MR. McCABE said Representative Kerttula was hitting on some central
points. He stated, "We create partnerships or allow partnerships
to create, and that's really to protect third parties ... that do
business with the partnership." He noted that historically, law
firms and accounting firms, as professional organizations, have
mostly been partnerships in the United States. He has been told
anecdotally that perhaps one-third of those have no written
agreement. They operate informally, under the general rules of
partnership. Even if it is a good idea for them, they aren't
likely to seek LLP status because of their basic informality and
because they operate without consciousness of their partnership
form in many instances.
REPRESENTATIVE KERTTULA pointed out that this would protect that
form of partnership, however.
MR. McCABE affirmed that, adding, "If they seek it."
Number 0453
REPRESENTATIVE JAMES mentioned her own exposure to small business
taxes and accounting, agreeing that many partnerships are very
loosely drawn. The biggest item partners have to fear losing is
their house; recalling ten years as a bankruptcy trustee, she said
it has happened. Representative James pointed out that having a
corporation requires strict discipline in order to not mix up the
corporate business and assets with one's personal business and
assets. "Many times, thinking they had liability protection, they
didn't," she noted, "because they'd pierced the corporate veil in
the whole process." Representative James said these are small
business people, not "high rollers," both of which are encompassed
by this bill; she surmised that the latter would get insurance, for
example. She concluded, "I think there's a lot of rationale for
doing it this way, and I support this document."
Number 0541
REPRESENTATIVE ROKEBERG remarked that he wanted to verify with Mr.
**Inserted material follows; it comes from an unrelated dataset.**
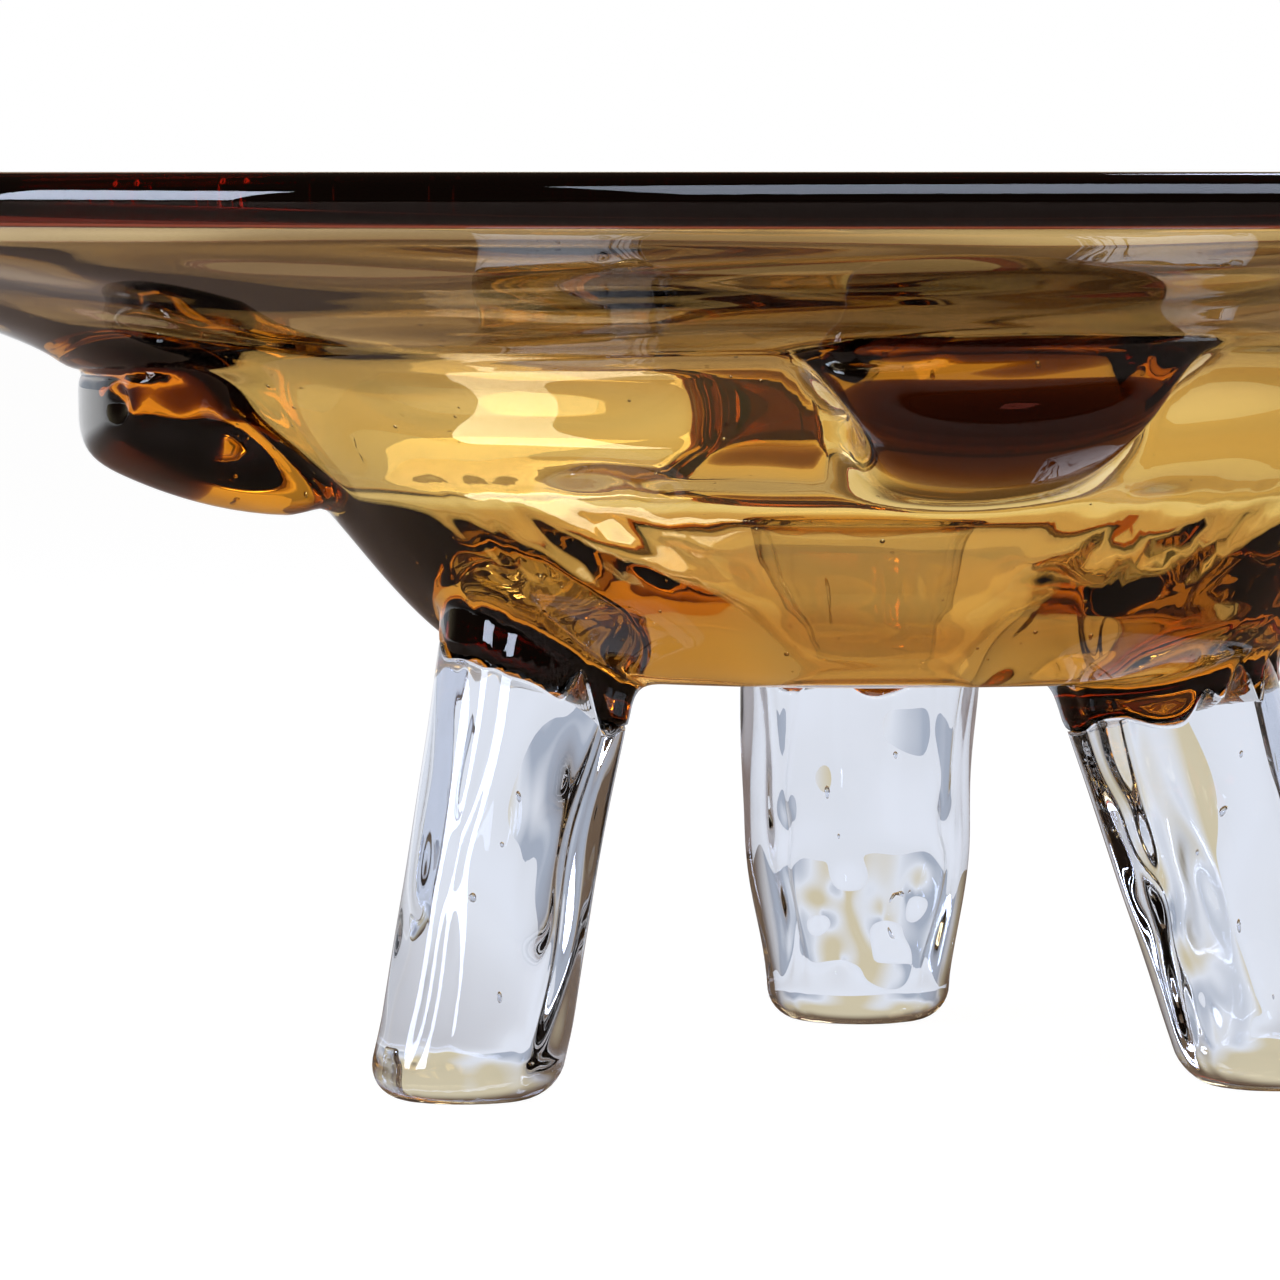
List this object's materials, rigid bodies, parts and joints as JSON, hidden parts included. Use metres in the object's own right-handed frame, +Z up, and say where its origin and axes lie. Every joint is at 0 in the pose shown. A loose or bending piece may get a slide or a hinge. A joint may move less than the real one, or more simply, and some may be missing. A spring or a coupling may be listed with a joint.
{
  "type": "art glass bowl",
  "caption": "Shallow flared amber glass bowl with a dark rolled lip, pulled lugs under the shoulder and solid clear glass legs.",
  "frame": {"origin": "on the surface that the three feet stand on, on the bowl's own axis", "axes": "+Z up through the bowl's mouth, +X to the right and -Y to the front as the bowl is usually shown"},
  "size_m": [0.3799, 0.38, 0.13],
  "materials": {
    "amber_glass": "fire-polished transparent amber soda-lime glass",
    "dark_amber_glass": "fire-polished dark brown-amber glass, nearly black where thick",
    "clear_glass": "clear hot-sculpted glass with a flat ground foot"
  },
  "bodies": {
    "root": {"bowl": "amber_glass", "lip_wrap": "dark_amber_glass", "lug_right": "amber_glass", "lug_rear": "amber_glass", "lug_left": "amber_glass", "lug_front": "amber_glass", "leg_seat_left": "amber_glass", "leg_seat_right": "amber_glass", "leg_seat_rear": "amber_glass", "leg_left": "clear_glass", "leg_right": "clear_glass", "leg_rear": "clear_glass"}
  },
  "joints": []
}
McCabe his understanding of this "bottom-up" approach to business
organization and the importance of how this particular legislation
fits into that. He recalled Mr. McCabe's testimony about so-called
default partnerships. He then suggested that usually a business
organizing today would elect to go into a limited liability
[company](LLC) because of tax treatment and organizational costs.
He indicated his understanding that costs for legal counsel for an
LLC are about equal to those of an LLP.
REPRESENTATIVE ROKEBERG said to him the rationale for even the
existence of an LLP includes the change from a partnership to a
sheltered, shielded organization - an LLP - without having to
dissolve. In contrast, that couldn't be accomplished in going from
a partnership to an LLC. He also voiced curiosity about the
"historic syndication route, where you had a general partner and
the limited partners, with limited liability." He asked whether
the LLP replaces that type of a business formation.
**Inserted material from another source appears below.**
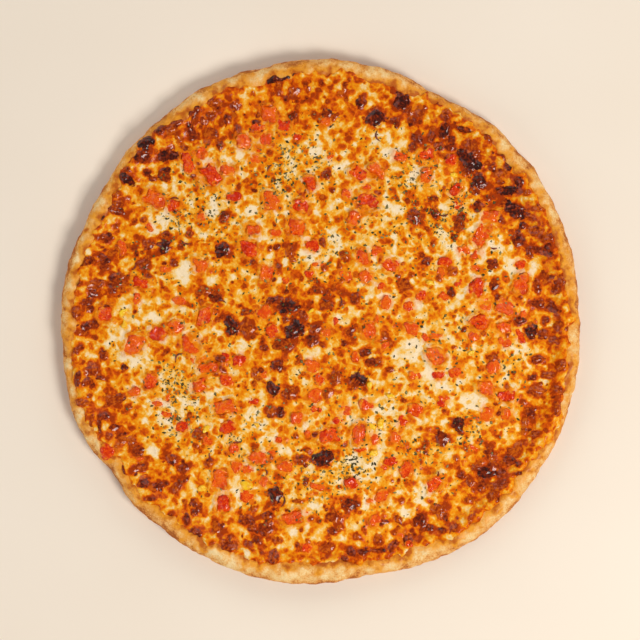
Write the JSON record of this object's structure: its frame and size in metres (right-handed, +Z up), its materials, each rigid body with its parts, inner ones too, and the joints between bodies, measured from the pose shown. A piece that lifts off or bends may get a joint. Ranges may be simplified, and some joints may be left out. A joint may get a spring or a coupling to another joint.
{
  "type": "margherita pizza",
  "caption": "Whole round baked pizza with a pale raised crust, melted browned cheese, diced tomato and dried herbs.",
  "frame": {"origin": "middle of the dough's flat underside, on the surface that the pizza lies on", "axes": "+Z up out of the topping; +X to the right and +Y to the top of the reference picture, seen from above"},
  "size_m": [0.3307, 0.3346, 0.0204],
  "materials": {
    "crust": "dry baked dough, pale golden and finely porous",
    "cheese": "melted cheese, oily, browned and blistered",
    "tomato": "moist baked tomato",
    "herb": "dry crumbled leaf"
  },
  "bodies": {
    "root": {"crust": "crust", "cheese": "cheese", "tomato_die_01": "tomato", "tomato_die_02": "tomato", "tomato_die_03": "tomato", "tomato_die_04": "tomato", "tomato_die_05": "tomato", "tomato_die_06": "tomato", "tomato_die_07": "tomato", "tomato_die_08": "tomato", "tomato_die_09": "tomato", "tomato_die_10": "tomato", "tomato_die_11": "tomato", "tomato_die_12": "tomato", "tomato_die_13": "tomato", "tomato_die_14": "tomato", "tomato_die_15": "tomato", "tomato_die_16": "tomato", "tomato_die_17": "tomato", "tomato_die_18": "tomato", "tomato_die_19": "tomato", "tomato_die_20": "tomato", "tomato_die_21": "tomato", "tomato_die_22": "tomato", "tomato_die_23": "tomato", "tomato_die_24": "tomato", "tomato_die_25": "tomato", "tomato_die_26": "tomato", "tomato_die_27": "tomato", "tomato_die_28": "tomato", "tomato_die_29": "tomato", "tomato_die_30": "tomato", "tomato_die_31": "tomato", "tomato_die_32": "tomato", "tomato_die_33": "tomato", "tomato_die_34": "tomato", "tomato_die_35": "tomato", "tomato_die_36": "tomato", "tomato_die_37": "tomato", "tomato_die_38": "tomato", "tomato_die_39": "tomato", "tomato_die_40": "tomato", "tomato_die_41": "tomato", "tomato_die_42": "tomato", "tomato_die_43": "tomato", "tomato_die_44": "tomato", "tomato_die_45": "tomato", "tomato_die_46": "tomato", "tomato_die_47": "tomato", "tomato_die_48": "tomato", "tomato_die_49": "tomato", "tomato_die_50": "tomato", "tomato_die_51": "tomato", "tomato_die_52": "tomato", "tomato_die_53": "tomato", "tomato_die_54": "tomato", "tomato_die_55": "tomato", "tomato_die_56": "tomato"}
  },
  "joints": []
}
MR. McCABE answered no, it doesn't replace limited partnerships.
REPRESENTATIVE ROKEBERG asked whether that still exists under the
statutes, then.
MR. McCABE affirmed that, saying it is untouched by this. It is
another entity.
REPRESENTATIVE ROKEBERG said the point is why an LLP even exists
when an LLC would seem to provide the same tax [advantages].
MR. McCABE suggested it is a question of where people start.
Clearly, LLPs are the entity of choice for many kinds of startup
businesses where people seek a liability shield. An LLP is easier
to organize and, like a partnership, is an agreement-oriented
organization. The advantage is to existing partnerships, because
all that LLP statutes require to become an LLP is registration.
Therefore, LLPs are basically there for the convenience of people
who organized as partnerships and conceived of themselves as
partners before determining that they want limitation of liability.
MR. McCABE pointed out that, clearly, everybody else probably will
organize as LLCs. An LLP and an LLC have very different
characteristics; the latter are more adaptive to centralized
management, looking more like a limited partnership than general
partnership, because limited partnerships traditionally have been
developed to provide a centralized management regime with the
limited partners as passive investors. That can be done in an LLC
in almost exact mimicry of the old limited partnership, Mr. McCabe
indicated, except that the management entity falls within the
liability shield. He concluded that LLPs are there primarily to
give a convenient way to obtain limitation of liability to existing
partnerships, so they don't have to go through the dissolution.
Number 0819
CHAIRMAN KOTT thanked Mr. McCabe and asked Mr. Peterson if he
wanted to wrap up.
MR. PETERSON said he had nothing to add to Mr. McCune's testimony.
For Representative Croft, who had been absent for a time, he
explained that Alaska's LLP law was enacted in 1996 with a deferred
effective date. Therefore, the current provisions, with the
insurance requirements, the partial shield, and so forth, have only
been there for a couple of years. Derived from the Texas version,
that was further developed by the national group, he noted.
REPRESENTATIVE CROFT asked whether there have been a lot of LLCs
and LLPs formed under it.
MR. PETERSON deferred to the Department of Community and Economic
Development.
Number 0881
DAWN WILLIAMS, Records and Licensing Supervisor, Corporations
Section, Division of Banking, Securities and Corporations,
Department of Community and Economic Development (DCED), came
forward. She answered that right now, there are approximately 32
or 36 active LLPs, and approximately 3,000 LLCs.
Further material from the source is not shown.